▶ _What to work on_
Repeat the whole listing exactly as written.

------

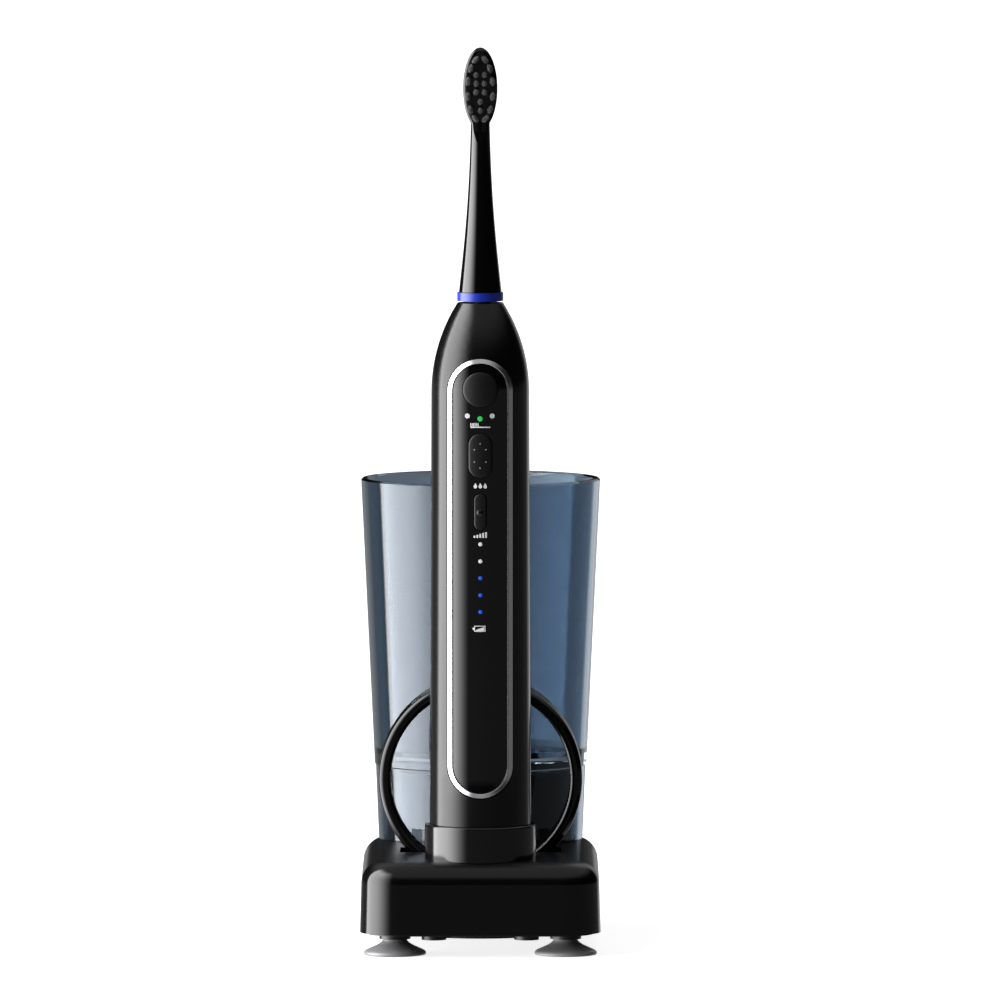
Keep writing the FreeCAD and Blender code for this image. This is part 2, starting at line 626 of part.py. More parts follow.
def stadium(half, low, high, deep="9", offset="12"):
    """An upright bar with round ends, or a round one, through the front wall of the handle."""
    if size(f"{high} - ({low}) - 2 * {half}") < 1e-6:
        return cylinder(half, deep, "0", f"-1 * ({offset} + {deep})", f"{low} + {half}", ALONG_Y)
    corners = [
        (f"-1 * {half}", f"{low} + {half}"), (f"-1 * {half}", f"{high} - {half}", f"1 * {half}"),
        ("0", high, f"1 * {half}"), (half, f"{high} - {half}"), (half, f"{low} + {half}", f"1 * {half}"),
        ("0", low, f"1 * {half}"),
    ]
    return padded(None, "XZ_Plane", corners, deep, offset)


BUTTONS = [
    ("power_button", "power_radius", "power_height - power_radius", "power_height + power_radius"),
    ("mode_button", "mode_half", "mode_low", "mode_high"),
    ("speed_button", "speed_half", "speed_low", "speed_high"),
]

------

▶ _Reply to the task_
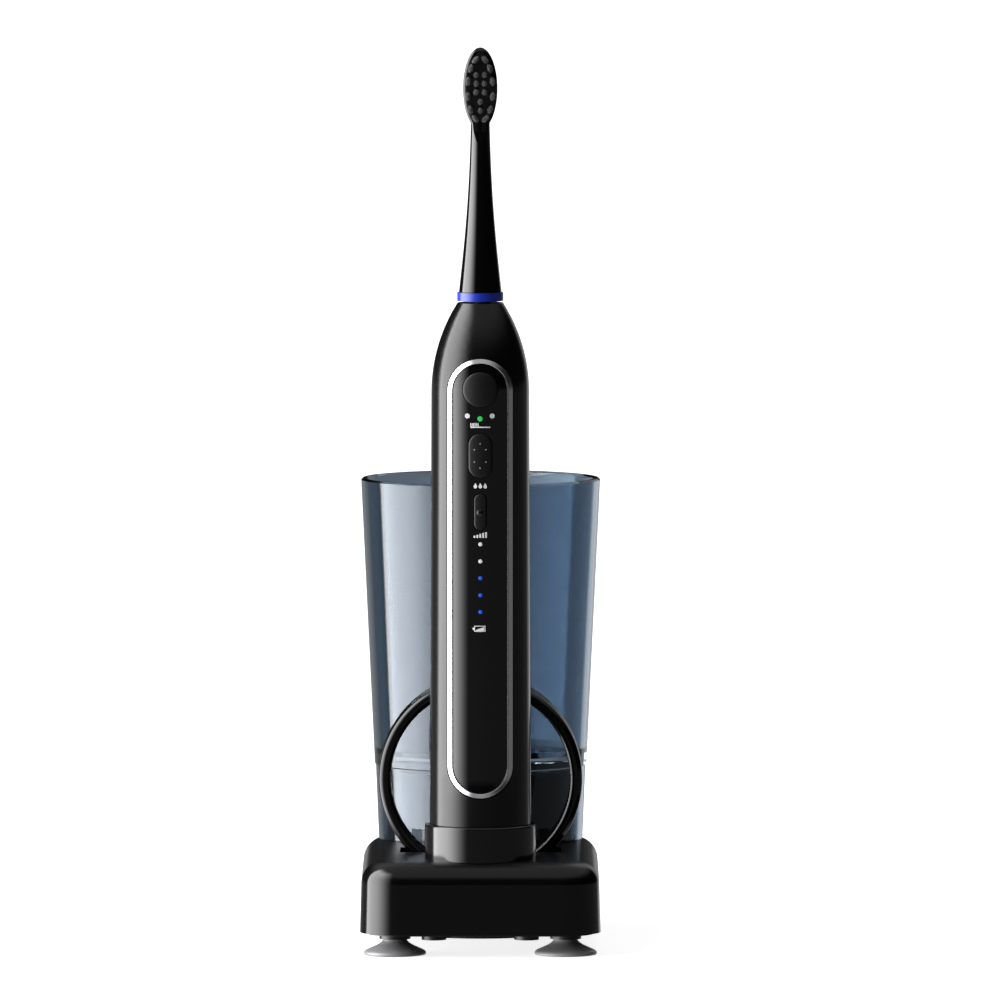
Keep writing the FreeCAD and Blender code for this image. This is part 2, starting at line 626 of part.py. More parts follow.
def stadium(half, low, high, deep="9", offset="12"):
    """An upright bar with round ends, or a round one, through the front wall of the handle."""
    if size(f"{high} - ({low}) - 2 * {half}") < 1e-6:
        return cylinder(half, deep, "0", f"-1 * ({offset} + {deep})", f"{low} + {half}", ALONG_Y)
    corners = [
        (f"-1 * {half}", f"{low} + {half}"), (f"-1 * {half}", f"{high} - {half}", f"1 * {half}"),
        ("0", high, f"1 * {half}"), (half, f"{high} - {half}"), (half, f"{low} + {half}", f"1 * {half}"),
        ("0", low, f"1 * {half}"),
    ]
    return padded(None, "XZ_Plane", corners, deep, offset)


BUTTONS = [
    ("power_button", "power_radius", "power_height - power_radius", "power_height + power_radius"),
    ("mode_button", "mode_half", "mode_low", "mode_high"),
    ("speed_button", "speed_half", "speed_low", "speed_high"),
]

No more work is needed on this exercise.